The maker of a film banned by the Singapore Media Development Authority (MDA) last month is appealing the initial ruling, which came under scrutiny after plans to show the documentary for educational purposes at Yale-NUS fell through.

Tan Pin Pin announced in a Facebook post today that she had submitted her film, “To Singapore, with Love,” in its original, un-edited form, to the MDA’s Film Appeals Committee. In its first review, the MDA deemed the film a threat to national security, grading it with a “Not Allowed for Ratings” mark that prohibits the film’s public screening and distribution in Singapore.

“As we approach our 50th birthday, I feel that we as a people should be able to view and weigh for ourselves, through legitimate public screenings in Singapore, differing views about our past, even views that the government disagrees with,” Tan said in a statement posted to the film’s Facebook page on Thursday.

Yale-NUS administrators said they planned to show “To Singapore, with Love” in one of its film courses after receiving permission from the MDA, which sometimes allows exceptions in educational settings. But Tan announced soon afterwards that she would not allow the film to be shown at Yale-NUS, adding that administrators never asked for her permission. The college then canceled its plans to screen the film.

Political Science lecturer Jim Sleeper, who has published a number of articles protesting censorship in Singapore, said he was pleased to hear that Tan is “rightly confronting” the MDA and seeking a reverse on the ban.

“The filmmaker has made her intentions clear by saying rescind the ban—she is not going along with Yale-NUS’s original strategy, which was to carve out an exemption for Yale-NUS for educational purposes… she’s saying rescind the ban for everyone,” Sleeper said.

Sleeper added that Singapore will lose public favor if the MDA refuses to lift the ban in response to Tan’s request.

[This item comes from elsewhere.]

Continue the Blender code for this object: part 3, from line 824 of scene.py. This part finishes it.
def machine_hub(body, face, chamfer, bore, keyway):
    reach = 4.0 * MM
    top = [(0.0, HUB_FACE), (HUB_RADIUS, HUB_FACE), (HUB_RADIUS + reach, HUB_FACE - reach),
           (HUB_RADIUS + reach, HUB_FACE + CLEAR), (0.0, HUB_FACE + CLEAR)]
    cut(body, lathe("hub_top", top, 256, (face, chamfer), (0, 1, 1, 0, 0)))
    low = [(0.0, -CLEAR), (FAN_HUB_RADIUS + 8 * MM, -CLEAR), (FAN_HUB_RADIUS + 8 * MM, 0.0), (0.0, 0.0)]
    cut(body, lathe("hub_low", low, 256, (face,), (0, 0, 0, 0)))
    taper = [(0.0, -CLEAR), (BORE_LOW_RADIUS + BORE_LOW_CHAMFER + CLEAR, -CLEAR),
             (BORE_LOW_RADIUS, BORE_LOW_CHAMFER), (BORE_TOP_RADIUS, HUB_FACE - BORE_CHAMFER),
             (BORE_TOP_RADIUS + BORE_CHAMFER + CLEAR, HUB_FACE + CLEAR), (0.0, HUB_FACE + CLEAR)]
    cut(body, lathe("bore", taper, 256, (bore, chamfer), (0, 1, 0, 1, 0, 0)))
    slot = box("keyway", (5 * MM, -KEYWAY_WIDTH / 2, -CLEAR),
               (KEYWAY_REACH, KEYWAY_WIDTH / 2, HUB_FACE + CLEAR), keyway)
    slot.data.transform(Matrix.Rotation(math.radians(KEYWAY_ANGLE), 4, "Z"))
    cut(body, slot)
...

He added that many Singaporeans have already traveled across the border to Malaysia just to view the film.

African-American Studies Professor Christopher Miller said that the clamor surrounding the film’s availability reveals the limits of academic freedom on the Singapore campus.

“Whatever the outcome, we have already learned something about Yale-NUS from this affair: that they are, as some of us predicted, beholden to the MDA, the censorship board of Singapore,” he wrote in a Thursday email to the News.

Sleeper’s most recent article on the subject was published on Friday by the Huffington Post, titled “Let Singapore’s Apologists Do Their Homework.”